The goal of the unified topology is threefold: - fully support the drivers Server Discovery and Monitoring, Server Selection and Max Staleness specifications - reduce the maintenance burden of supporting the topology layer in the driver by modeling all supported topology types with a single engine - remove confusing functionality which could be potentially dangerous for our users
How to use it
The unified topology is available now behind the useUnifiedTopology
feature flag. You can opt in to using it by passing the option to your MongoClient
constructor:
const client = MongoClient('mongodb://localhost:27017', { useUnifiedTopology: true });
NOTE: In upcoming minor versions useUnifiedTopology
will default to true
, and in the next major version of the driver this topology will outright replace the legacy topologies.
Behavioral Changes
MongoClient.connect
, isConnected
The unified topology is the first step in a paradigm shift away from a concept of “connecting” to a MongoDB deployment using a connect
method. Consider for a moment what it means to be connected to a replica set: do we trigger this state when connected to a primary? A primary and one secondary? When connected to all known nodes? It’s unclear whether its possible to answer this without introducing something like a ReadPreference
parameter to the connect
method. At this point “connecting” is just one half of “operation execution” - you pass a ReadPreference
in, and await a selectable server for the operation, now we’re connected!
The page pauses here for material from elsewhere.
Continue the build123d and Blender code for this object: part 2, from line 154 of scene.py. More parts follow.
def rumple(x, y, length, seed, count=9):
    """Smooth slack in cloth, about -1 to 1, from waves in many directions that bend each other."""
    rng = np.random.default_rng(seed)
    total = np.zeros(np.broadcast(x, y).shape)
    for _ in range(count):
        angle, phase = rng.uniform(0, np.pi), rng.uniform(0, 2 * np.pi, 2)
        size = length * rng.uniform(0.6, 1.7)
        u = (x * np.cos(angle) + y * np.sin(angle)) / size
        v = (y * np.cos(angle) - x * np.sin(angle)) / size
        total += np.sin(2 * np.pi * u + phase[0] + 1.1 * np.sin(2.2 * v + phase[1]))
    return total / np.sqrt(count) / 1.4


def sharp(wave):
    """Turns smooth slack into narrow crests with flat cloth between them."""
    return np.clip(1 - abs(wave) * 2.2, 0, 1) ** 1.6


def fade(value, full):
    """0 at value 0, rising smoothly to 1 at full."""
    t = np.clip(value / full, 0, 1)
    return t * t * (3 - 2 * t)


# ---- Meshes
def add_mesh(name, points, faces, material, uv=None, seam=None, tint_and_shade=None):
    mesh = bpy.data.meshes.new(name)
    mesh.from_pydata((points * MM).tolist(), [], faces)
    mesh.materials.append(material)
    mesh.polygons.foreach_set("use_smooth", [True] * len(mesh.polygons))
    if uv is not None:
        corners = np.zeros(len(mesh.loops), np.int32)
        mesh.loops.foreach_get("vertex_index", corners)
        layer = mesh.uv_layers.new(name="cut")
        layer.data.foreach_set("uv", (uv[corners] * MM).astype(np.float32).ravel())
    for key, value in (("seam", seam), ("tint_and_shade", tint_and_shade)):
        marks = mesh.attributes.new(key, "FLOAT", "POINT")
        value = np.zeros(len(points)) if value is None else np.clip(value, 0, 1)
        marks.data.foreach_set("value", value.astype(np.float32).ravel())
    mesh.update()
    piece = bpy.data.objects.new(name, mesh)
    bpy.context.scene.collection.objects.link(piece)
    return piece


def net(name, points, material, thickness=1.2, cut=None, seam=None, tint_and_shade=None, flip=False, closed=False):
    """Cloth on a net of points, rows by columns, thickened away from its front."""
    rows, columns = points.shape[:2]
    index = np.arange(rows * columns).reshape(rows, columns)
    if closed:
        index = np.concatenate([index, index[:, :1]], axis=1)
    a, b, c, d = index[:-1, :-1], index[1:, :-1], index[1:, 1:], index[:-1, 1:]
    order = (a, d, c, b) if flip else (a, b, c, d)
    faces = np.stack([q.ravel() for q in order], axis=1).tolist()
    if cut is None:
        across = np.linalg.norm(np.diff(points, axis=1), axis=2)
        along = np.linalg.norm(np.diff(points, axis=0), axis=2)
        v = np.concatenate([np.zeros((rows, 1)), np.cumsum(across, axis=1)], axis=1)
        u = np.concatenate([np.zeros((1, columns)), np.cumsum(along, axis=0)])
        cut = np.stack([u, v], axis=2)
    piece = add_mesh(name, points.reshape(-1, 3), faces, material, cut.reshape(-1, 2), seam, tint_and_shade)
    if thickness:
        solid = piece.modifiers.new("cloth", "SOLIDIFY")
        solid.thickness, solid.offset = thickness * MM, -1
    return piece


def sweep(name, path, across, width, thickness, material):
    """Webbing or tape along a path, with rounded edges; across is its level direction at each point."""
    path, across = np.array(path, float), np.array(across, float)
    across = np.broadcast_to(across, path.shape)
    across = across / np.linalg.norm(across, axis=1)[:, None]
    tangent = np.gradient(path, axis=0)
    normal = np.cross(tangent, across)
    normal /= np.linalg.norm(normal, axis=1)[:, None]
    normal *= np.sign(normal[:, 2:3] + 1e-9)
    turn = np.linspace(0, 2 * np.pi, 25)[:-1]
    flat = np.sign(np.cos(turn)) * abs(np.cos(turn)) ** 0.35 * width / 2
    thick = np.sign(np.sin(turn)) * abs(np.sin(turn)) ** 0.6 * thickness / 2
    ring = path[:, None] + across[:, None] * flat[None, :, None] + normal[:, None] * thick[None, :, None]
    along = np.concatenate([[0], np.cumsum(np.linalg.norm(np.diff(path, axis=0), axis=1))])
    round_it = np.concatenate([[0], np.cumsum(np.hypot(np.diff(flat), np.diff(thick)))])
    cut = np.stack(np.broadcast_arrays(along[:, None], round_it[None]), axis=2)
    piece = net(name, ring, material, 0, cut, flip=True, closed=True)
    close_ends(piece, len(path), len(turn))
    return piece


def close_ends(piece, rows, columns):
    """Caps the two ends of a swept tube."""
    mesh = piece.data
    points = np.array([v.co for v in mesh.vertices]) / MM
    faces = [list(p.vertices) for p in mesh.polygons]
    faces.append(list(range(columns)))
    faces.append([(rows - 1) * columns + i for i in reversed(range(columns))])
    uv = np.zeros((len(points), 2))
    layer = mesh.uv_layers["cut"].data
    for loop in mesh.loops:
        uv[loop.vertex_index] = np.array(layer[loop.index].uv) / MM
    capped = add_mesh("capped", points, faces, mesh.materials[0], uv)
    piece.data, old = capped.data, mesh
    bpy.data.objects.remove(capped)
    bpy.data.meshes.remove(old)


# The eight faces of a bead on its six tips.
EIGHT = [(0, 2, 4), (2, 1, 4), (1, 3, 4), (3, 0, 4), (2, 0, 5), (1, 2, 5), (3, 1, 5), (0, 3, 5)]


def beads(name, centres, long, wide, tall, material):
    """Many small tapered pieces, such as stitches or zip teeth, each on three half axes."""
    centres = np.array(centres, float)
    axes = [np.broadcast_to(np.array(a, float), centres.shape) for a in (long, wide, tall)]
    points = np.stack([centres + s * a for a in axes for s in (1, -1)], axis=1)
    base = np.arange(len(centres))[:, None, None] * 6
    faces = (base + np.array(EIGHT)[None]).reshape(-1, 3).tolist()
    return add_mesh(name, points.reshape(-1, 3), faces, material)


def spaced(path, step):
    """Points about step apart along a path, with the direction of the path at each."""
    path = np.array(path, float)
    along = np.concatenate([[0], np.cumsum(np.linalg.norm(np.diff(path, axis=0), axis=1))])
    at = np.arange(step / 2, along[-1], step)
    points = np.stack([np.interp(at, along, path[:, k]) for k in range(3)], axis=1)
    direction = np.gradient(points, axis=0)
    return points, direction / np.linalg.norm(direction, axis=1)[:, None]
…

But couldn’t you do all of that as a part of your first operation? Our goal is to move towards code that looks more like the following:
const client = new MongoClient('mongodb://llama:drama@localhost:27017/?replicaSet=rs');
const coll = client.db('test').collection('foo');
await coll.insert({ test: 'document' });
const docs = coll.find({ test: 1 }, { readPreference: 'secondary' }).toArray();
console.dir({ docs });
await client.close();
A default ReadPreference
of “primary” is used for the first write, and a part of awaiting that insert involves initiating connections to all servers in a cluster, selecting a server and executing the operation. Errors will surface at the callsite of any given operation, giving the user more fine-grained control over error handling.
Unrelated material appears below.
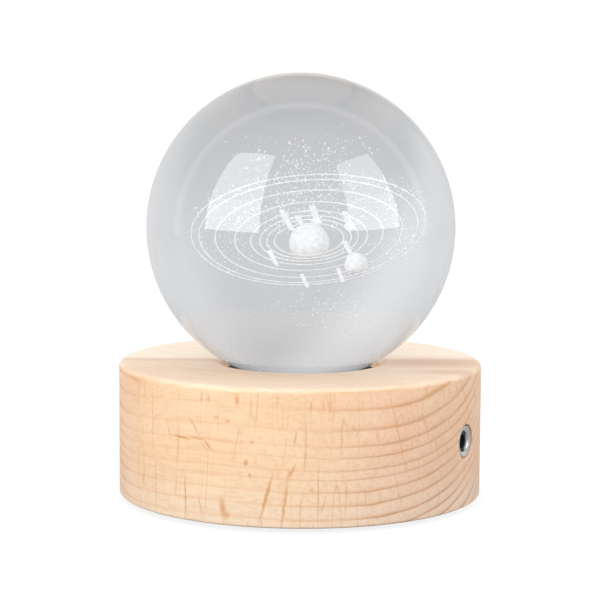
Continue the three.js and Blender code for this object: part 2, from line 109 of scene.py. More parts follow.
def block(name, low, high):
    middle = [(a + b) / 2 for a, b in zip(low, high)]
    bpy.ops.mesh.primitive_cube_add(size=1, location=place(middle))
    piece = added(name)
    piece.scale = place([b - a for a, b in zip(low, high)])
    settle(piece)
    return piece


def shaped(piece, kind, **settings):
    # a modifier with these settings, made part of the mesh
    selectOnly(piece)
    modifier = piece.modifiers.new(kind, kind)
    for name, value in settings.items():
        setattr(modifier, name, value)
    bpy.ops.object.modifier_apply(modifier=modifier.name)


def softEdges(piece, width, corner, segments=2):
    shaped(piece, "BEVEL", width=width * mm, segments=segments, limit_method="ANGLE",
           angle_limit=math.radians(corner))


def cutAway(piece, cutters):
    for cutter in cutters:
        shaped(piece, "BOOLEAN", operation="DIFFERENCE", solver="EXACT", object=cutter)
        bpy.data.objects.remove(cutter)


def smooth(piece, corner=30):
    selectOnly(piece)
    bpy.ops.object.shade_smooth_by_angle(angle=math.radians(corner))


def copied(piece, name, spot=(0, 0, 0), turn=0.0):
    twin = piece.copy()
    twin.data = piece.data.copy()
    twin.name = twin.data.name = name
    twin.location = place(spot)
    twin.rotation_euler = (0, 0, turn)
    bpy.context.scene.collection.objects.link(twin)
    settle(twin)
    return twin


def joined(pieces, name):
    bpy.ops.object.select_all(action="DESELECT")
    for piece in pieces:
        piece.select_set(True)
    bpy.context.view_layer.objects.active = pieces[0]
    bpy.ops.object.join()
    whole = added(name)
    settle(whole)
    return whole


def ringOf(count, circle, firstTurn):
    # places of equal pieces round the axis: x, y and turn
    turns = [math.radians(firstTurn) + 2 * math.pi * i / count for i in range(count)]
    return [(circle * math.cos(turn), circle * math.sin(turn), turn) for turn in turns]


def spread(piece, name, places, level, material, nodeName):
    # a copy of the piece at each place
    for i, (x, y, turn) in enumerate(places):
        twin = copied(piece, f"{name}{i + 1}", (x, y, level), turn)
        finished(twin, material, "base", [f"{nodeName}_{i + 1}"])
    bpy.data.objects.remove(piece)


def finished(piece, material, body, replaced=()):
    piece.data.materials.clear()
    piece.data.materials.append(material)
    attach(piece, body)
    if replaced:
        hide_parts(*replaced)


def dressed(material, *nodeNames):
    # a solid whose shape is right keeps it, and gets the material
    for nodeName in nodeNames:
        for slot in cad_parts[nodeName].material_slots:
            slot.material = material


# Ways of making a material

def linear(code):
    shares = [int(code[i:i + 2], 16) / 255 for i in (1, 3, 5)]
    return tuple(v / 12.92 if v <= 0.04045 else ((v + 0.055) / 1.055) ** 2.4 for v in shares) + (1,)


# settings that most nodes of these kinds have
usual = {"Mix": {"data_type": "RGBA"}, "MapRange": {"interpolation_type": "SMOOTHSTEP"}}


def add(tree, kind, inputs=(), operation=None, **settings):
    # The inputs come by name or in their order, each a value or another node's output. Those of a
    # MapRange are the value, the range it comes from and the range it goes to.
    node = tree.nodes.new("ShaderNode" + kind)
    for name, value in {**usual.get(kind, {}), **settings}.items():
        setattr(node, name, value)
    if operation:
        node.operation = operation
    pairs = inputs.items() if isinstance(inputs, dict) else enumerate(inputs)
    for socket, value in pairs:
        if isinstance(value, bpy.types.NodeSocket):
            tree.links.new(value, node.inputs[socket])
        else:
            node.inputs[socket].default_value = value
    return next(output for output in node.outputs if output.enabled)


def connect(shader, links):
    for socket, source in links.items():
        shader.id_data.links.new(source, shader.inputs[socket])


def newMaterial(name, values):
    material = bpy.data.materials.new(name)
    material.use_nodes = True
    tree = material.node_tree
    shader = tree.nodes["Principled BSDF"]
    for socket, value in values.items():
        shader.inputs[socket].default_value = value
    coords = add(tree, "TexCoord").node
    scaled = add(tree, "VectorMath", {0: coords.outputs["Object"], "Scale": 1 / mm}, "SCALE")
    return material, tree, shader, scaled


def setRamp(ramp, stops):
    # stops are (place, colour) pairs, the colour a hex code or a grey level
    elements = ramp.node.color_ramp.elements
    while len(elements) > 1:
        elements.remove(elements[-1])
    for i, (spot, colour) in enumerate(stops):
        element = elements[0] if i == 0 else elements.new(spot)
        element.position = spot
        element.color = linear(colour) if isinstance(colour, str) else (colour, colour, colour, 1)


def speckled(name, tones, roughness, grain, bump, values=None, stretch=(1, 1, 1)):
    # two tones in grains of that size in millimetres, with roughness and bump from the same grains
    material, tree, shader, spot = newMaterial(name, values or {})
    longer = add(tree, "VectorMath", [spot, stretch], "MULTIPLY")
    noise = add(tree, "TexNoise", {"Vector": longer, "Scale": 1 / grain, "Detail": 3.0})
    tone = add(tree, "ValToRGB", {"Fac": noise})
    setRamp(tone, [(0.35, tones[0]), (0.65, tones[1])])
    gloss = add(tree, "MapRange", [noise, 0.0, 1.0, roughness[0], roughness[1]],
                interpolation_type="LINEAR")
    relief = add(tree, "Bump", {"Height": noise, "Strength": bump, "Distance": 0.1 * mm})
    connect(shader, {"Base Color": tone, "Roughness": gloss, "Normal": relief})
    return material


# Camera
view = {
    "distance": 551.2,  # from the lamp's axis, in millimetres
    "height": 118.63,
    "dip": 6.957,  # degrees below level
    "roll": 0.32,  # degrees round the line of sight
    "lens": 127.95,
    "shift": (-0.0009, -0.0013),
}


def seen(right, away, up=0.0):
    # a place given from the camera's side, turned into the part's frame
    turn = math.radians(lamp["cameraTurn"])
    return Vector((right * math.cos(turn) - away * math.sin(turn),
                   right * math.sin(turn) + away * math.cos(turn), up))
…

Why does MongoClient.isConnected
always return true
?
We think the ambiguity of what it means to be “connected” can lead to far more problems than it seeks to solve. The primary concern of an application developer is successful operation execution. The isConnected
method is often used to “health check” the MongoClient
in order to determine if operations can be successfully executed. The unified topology pushes this concern directly to operation execution through the introduction of a “server selection loop” (discussed in detail below). A MongoClient
thus is always “connected” in that it will always accept operations and attempt to execute them.
NOTE: In the next major version of the driver, isConnected
will be removed completely.
Server Selection
The psuedocode for operation execution looks something like this:
function executeOperation(topology, operation, callback) {
const readPreference = resolveReadPreference(operation);
topology.selectServer(readPreference, (err, server) => {
if (err) {
// This error is most likely a "Server selection timed out after Xms"
return callback(err);
}
// checks a connection out of the server to execute the operation, then checks it back in
server.withConnection(conn => operation.execute(conn, callback));
})
}
The serverSelection
method above will loop for up to serverSelectionTimeoutMS
(default: 30s) waiting for the driver to successfully connect to a viable server in order to execute the requested operation. If server selection results in no viable server, control is passed back to the user to determine what the next best course of action is. This doesn’t necessarily mean that the client is generally disconnected from a cluster, but that it is not currently connected to any server that satisfies the specified ReadPreference
.
disconnectHandler
The three topology types from the “native” layer (in lib/topologies
) primarily provide support for a callback store, called the “disconnect handler”. Rather than using a server selection loop, the legacy topologies instead place callbacks on this store in cases when no suitable server is available, intending to run the operation at some later time. This callback store also provides a form of naive retryability, however in practice this might lead to unexpected, or even unintended results:
- The callback store is only associated with a single server, so attempts to re-execute an operation are only ever made against the originally selected server. If that server never comes back (it was stepped down, and decommissioned for instance), the operation will sit in limbo.
- There is no collaboration with the server to ensure that queued write operations only happen one time. Imagine running an updateOne
operation which is interrupted by a network error. The operation was successfully sent to the server, but the server response was lost during the interruption, which means the operation is placed in the callback store to be retried. At the same, another microservice allows a user to update the written data. Once the original client is reconnected to the server, it automatically rexecutes the operation and updates the newer data with an older value.
The unified topology completely removes the disconnect handler, in favor of the more robust and consistent Retryable Reads and Retryable Writes features. Operations now will attempt execution in a server selection loop for up to serverSelectionTimeoutMS
(default: 30s), and will retry the operation one time in the event of a retryable error. All errors outside of this loop are returned to the user, since they know best what to do in these scenarios.